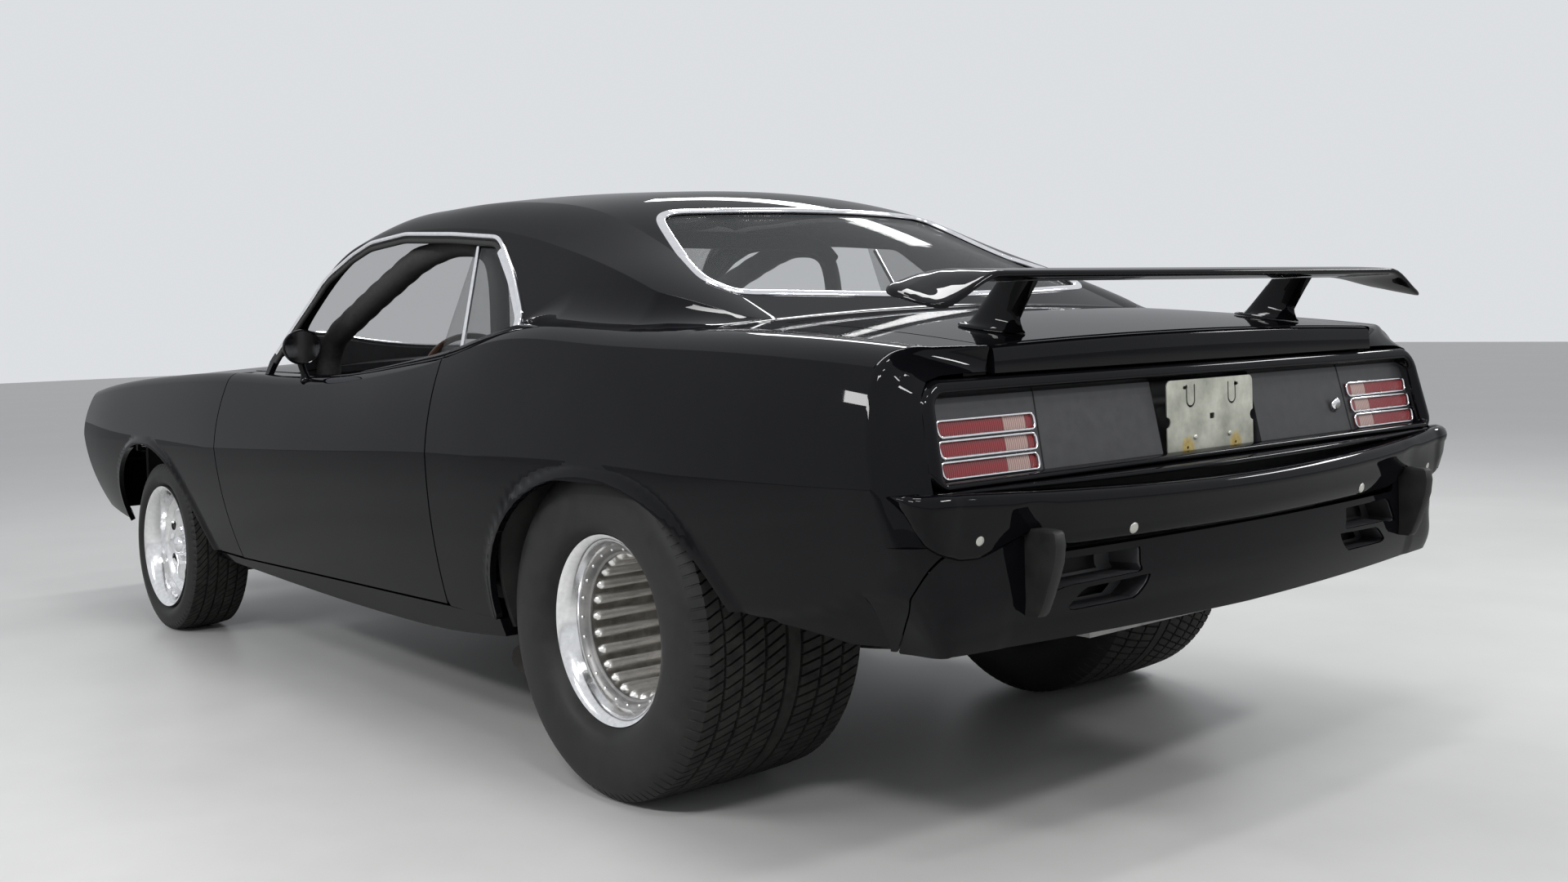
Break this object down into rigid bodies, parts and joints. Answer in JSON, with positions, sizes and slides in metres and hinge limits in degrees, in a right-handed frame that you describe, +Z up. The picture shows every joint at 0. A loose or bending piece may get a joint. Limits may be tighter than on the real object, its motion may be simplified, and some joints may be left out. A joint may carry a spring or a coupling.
{
  "type": "muscle car",
  "caption": "Two-door hardtop muscle car with opening doors, hood and trunk lid, steering front wheels, wide rear tyres and a pedestal wing on the deck.",
  "frame": {"origin": "on the floor, under the middle of the car's overall box", "axes": "+X towards the nose, +Y towards the car's left side, +Z up"},
  "size_m": [4.742, 1.9094, 1.399],
  "materials": {
    "gloss_paint": "gloss black paint",
    "satin_paint": "satin black paint",
    "under_paint": "matt black underside coating",
    "polished_rim": "polished",
    "tyre_rubber": "matt rubber",
    "clear_glass": "lightly tinted",
    "lamp_lens": "red ribbed lens",
    "bright_trim": "bright",
    "zinc_steel": "galvanised",
    "black_vinyl": "grained black vinyl",
    "black_plastic": "grained",
    "cast_metal": "cast",
    "bare_steel": "plain steel",
    "exhaust_steel": "blackened"
  },
  "bodies": {
    "body": {"backlight": "clear_glass", "bumper_guards": "black_plastic", "cowl_firewall": "satin_paint", "dashboard": "black_plastic", "engine": "cast_metal", "exhausts": "exhaust_steel", "fender_left": "gloss_paint", "fender_right": "gloss_paint", "floor": "under_paint", "front_bumper": "gloss_paint", "front_frame": "under_paint", "front_suspension": "under_paint", "fuel_tank": "bare_steel", "gearbox_driveshaft": "bare_steel", "grille": "black_plastic", "headlamps": "bright_trim", "lamp_lenses": "lamp_lens", "nose_panel": "gloss_paint", "plate_bracket": "zinc_steel", "quarter_glass": "clear_glass", "quarter_left": "gloss_paint", "quarter_right": "gloss_paint", "rear_axle": "cast_metal", "rear_bumper": "gloss_paint", "rear_deck": "gloss_paint", "rear_valance": "gloss_paint", "rockers": "gloss_paint", "roof": "gloss_paint", "seat_front_left": "black_vinyl", "seat_front_right": "black_vinyl", "seat_rear": "black_vinyl", "steering_wheel": "black_plastic", "tail_lamps": "bright_trim", "tail_panel": "satin_paint", "windshield": "clear_glass"},
    "door_left": {"door_left": "gloss_paint", "mirror_left": "gloss_paint"},
    "door_right": {"door_right": "gloss_paint", "mirror_right": "gloss_paint"},
    "hood": {"hood": "gloss_paint"},
    "trunk_lid": {"trunk_lid": "gloss_paint", "wing": "gloss_paint"},
    "knuckle_left": {"knuckle_left": "cast_metal"},
    "knuckle_right": {"knuckle_right": "cast_metal"},
    "wheel_front_left": {"wheel_front_left": "polished_rim", "tyre_front_left": "tyre_rubber"},
    "wheel_front_right": {"wheel_front_right": "polished_rim", "tyre_front_right": "tyre_rubber"},
    "wheel_rear_left": {"wheel_rear_left": "polished_rim", "tyre_rear_left": "tyre_rubber"},
    "wheel_rear_right": {"wheel_rear_right": "polished_rim", "tyre_rear_right": "tyre_rubber"}
  },
  "joints": [
    {"name": "steer_left", "type": "hinge", "parent": "body", "child": "knuckle_left", "pos_m": [1.471, 0.7, 0.29], "axis": [0, 0, 1], "range_deg": [-33, 33]},
    {"name": "spin_front_left", "type": "hinge", "parent": "knuckle_left", "child": "wheel_front_left", "pos_m": [1.471, 0.78, 0.29], "axis": [0, 1, 0], "continuous": true},
    {"name": "spin_rear_left", "type": "hinge", "parent": "body", "child": "wheel_rear_left", "pos_m": [-1.272, 0.6, 0.37], "axis": [0, 1, 0], "continuous": true},
    {"name": "swing_door_left", "type": "hinge", "parent": "body", "child": "door_left", "pos_m": [0.78, 0.93, 0.6], "axis": [0, 0, -1], "range_deg": [0, 65]},
    {"name": "steer_right", "type": "hinge", "parent": "body", "child": "knuckle_right", "pos_m": [1.471, -0.7, 0.29], "axis": [0, 0, 1], "range_deg": [-33, 33]},
    {"name": "spin_front_right", "type": "hinge", "parent": "knuckle_right", "child": "wheel_front_right", "pos_m": [1.471, -0.78, 0.29], "axis": [0, 1, 0], "continuous": true},
    {"name": "spin_rear_right", "type": "hinge", "parent": "body", "child": "wheel_rear_right", "pos_m": [-1.272, -0.6, 0.37], "axis": [0, 1, 0], "continuous": true},
    {"name": "swing_door_right", "type": "hinge", "parent": "body", "child": "door_right", "pos_m": [0.78, -0.93, 0.6], "axis": [0, 0, 1], "range_deg": [0, 65]},
    {"name": "lift_hood", "type": "hinge", "parent": "body", "child": "hood", "pos_m": [0.881, 0, 0.936], "axis": [0, -1, 0], "range_deg": [0, 50]},
    {"name": "lift_trunk_lid", "type": "hinge", "parent": "body", "child": "trunk_lid", "pos_m": [-1.641, 0, 1.052], "axis": [0, 1, 0], "range_deg": [0, 50]}
  ],
  "couplings": [
    {"joint": "steer_right", "follows": "steer_left", "ratio": 1}
  ]
}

--- Work to do ---
Quote the entire listing above exactly.

--- Expected answer ---
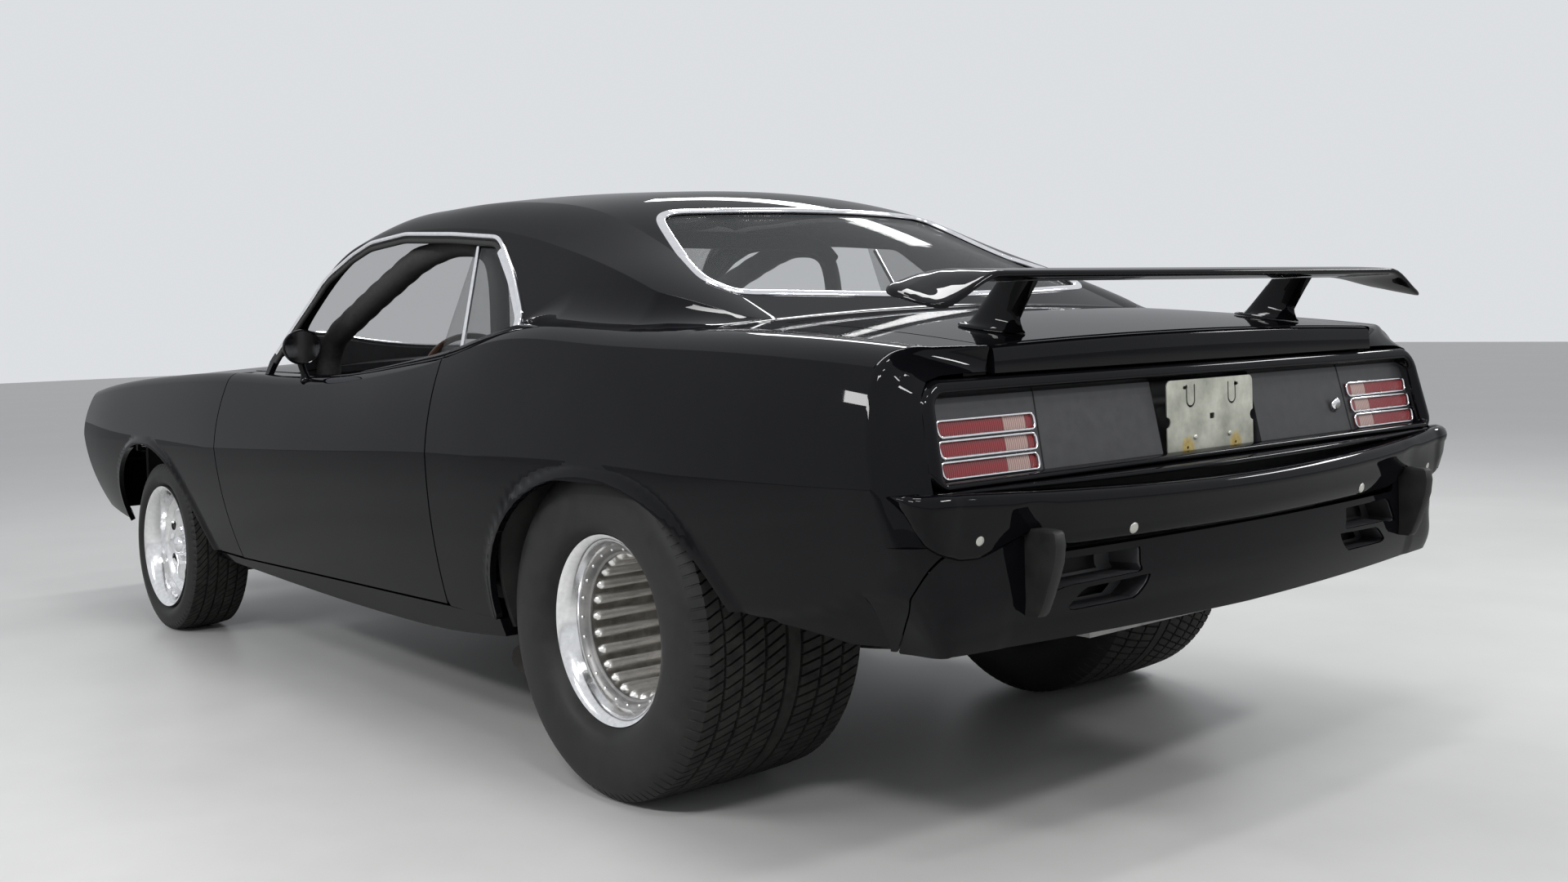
Break this object down into rigid bodies, parts and joints. Answer in JSON, with positions, sizes and slides in metres and hinge limits in degrees, in a right-handed frame that you describe, +Z up. The picture shows every joint at 0. A loose or bending piece may get a joint. Limits may be tighter than on the real object, its motion may be simplified, and some joints may be left out. A joint may carry a spring or a coupling.
{
  "type": "muscle car",
  "caption": "Two-door hardtop muscle car with opening doors, hood and trunk lid, steering front wheels, wide rear tyres and a pedestal wing on the deck.",
  "frame": {"origin": "on the floor, under the middle of the car's overall box", "axes": "+X towards the nose, +Y towards the car's left side, +Z up"},
  "size_m": [4.742, 1.9094, 1.399],
  "materials": {
    "gloss_paint": "gloss black paint",
    "satin_paint": "satin black paint",
    "under_paint": "matt black underside coating",
    "polished_rim": "polished",
    "tyre_rubber": "matt rubber",
    "clear_glass": "lightly tinted",
    "lamp_lens": "red ribbed lens",
    "bright_trim": "bright",
    "zinc_steel": "galvanised",
    "black_vinyl": "grained black vinyl",
    "black_plastic": "grained",
    "cast_metal": "cast",
    "bare_steel": "plain steel",
    "exhaust_steel": "blackened"
  },
  "bodies": {
    "body": {"backlight": "clear_glass", "bumper_guards": "black_plastic", "cowl_firewall": "satin_paint", "dashboard": "black_plastic", "engine": "cast_metal", "exhausts": "exhaust_steel", "fender_left": "gloss_paint", "fender_right": "gloss_paint", "floor": "under_paint", "front_bumper": "gloss_paint", "front_frame": "under_paint", "front_suspension": "under_paint", "fuel_tank": "bare_steel", "gearbox_driveshaft": "bare_steel", "grille": "black_plastic", "headlamps": "bright_trim", "lamp_lenses": "lamp_lens", "nose_panel": "gloss_paint", "plate_bracket": "zinc_steel", "quarter_glass": "clear_glass", "quarter_left": "gloss_paint", "quarter_right": "gloss_paint", "rear_axle": "cast_metal", "rear_bumper": "gloss_paint", "rear_deck": "gloss_paint", "rear_valance": "gloss_paint", "rockers": "gloss_paint", "roof": "gloss_paint", "seat_front_left": "black_vinyl", "seat_front_right": "black_vinyl", "seat_rear": "black_vinyl", "steering_wheel": "black_plastic", "tail_lamps": "bright_trim", "tail_panel": "satin_paint", "windshield": "clear_glass"},
    "door_left": {"door_left": "gloss_paint", "mirror_left": "gloss_paint"},
    "door_right": {"door_right": "gloss_paint", "mirror_right": "gloss_paint"},
    "hood": {"hood": "gloss_paint"},
    "trunk_lid": {"trunk_lid": "gloss_paint", "wing": "gloss_paint"},
    "knuckle_left": {"knuckle_left": "cast_metal"},
    "knuckle_right": {"knuckle_right": "cast_metal"},
    "wheel_front_left": {"wheel_front_left": "polished_rim", "tyre_front_left": "tyre_rubber"},
    "wheel_front_right": {"wheel_front_right": "polished_rim", "tyre_front_right": "tyre_rubber"},
    "wheel_rear_left": {"wheel_rear_left": "polished_rim", "tyre_rear_left": "tyre_rubber"},
    "wheel_rear_right": {"wheel_rear_right": "polished_rim", "tyre_rear_right": "tyre_rubber"}
  },
  "joints": [
    {"name": "steer_left", "type": "hinge", "parent": "body", "child": "knuckle_left", "pos_m": [1.471, 0.7, 0.29], "axis": [0, 0, 1], "range_deg": [-33, 33]},
    {"name": "spin_front_left", "type": "hinge", "parent": "knuckle_left", "child": "wheel_front_left", "pos_m": [1.471, 0.78, 0.29], "axis": [0, 1, 0], "continuous": true},
    {"name": "spin_rear_left", "type": "hinge", "parent": "body", "child": "wheel_rear_left", "pos_m": [-1.272, 0.6, 0.37], "axis": [0, 1, 0], "continuous": true},
    {"name": "swing_door_left", "type": "hinge", "parent": "body", "child": "door_left", "pos_m": [0.78, 0.93, 0.6], "axis": [0, 0, -1], "range_deg": [0, 65]},
    {"name": "steer_right", "type": "hinge", "parent": "body", "child": "knuckle_right", "pos_m": [1.471, -0.7, 0.29], "axis": [0, 0, 1], "range_deg": [-33, 33]},
    {"name": "spin_front_right", "type": "hinge", "parent": "knuckle_right", "child": "wheel_front_right", "pos_m": [1.471, -0.78, 0.29], "axis": [0, 1, 0], "continuous": true},
    {"name": "spin_rear_right", "type": "hinge", "parent": "body", "child": "wheel_rear_right", "pos_m": [-1.272, -0.6, 0.37], "axis": [0, 1, 0], "continuous": true},
    {"name": "swing_door_right", "type": "hinge", "parent": "body", "child": "door_right", "pos_m": [0.78, -0.93, 0.6], "axis": [0, 0, 1], "range_deg": [0, 65]},
    {"name": "lift_hood", "type": "hinge", "parent": "body", "child": "hood", "pos_m": [0.881, 0, 0.936], "axis": [0, -1, 0], "range_deg": [0, 50]},
    {"name": "lift_trunk_lid", "type": "hinge", "parent": "body", "child": "trunk_lid", "pos_m": [-1.641, 0, 1.052], "axis": [0, 1, 0], "range_deg": [0, 50]}
  ],
  "couplings": [
    {"joint": "steer_right", "follows": "steer_left", "ratio": 1}
  ]
}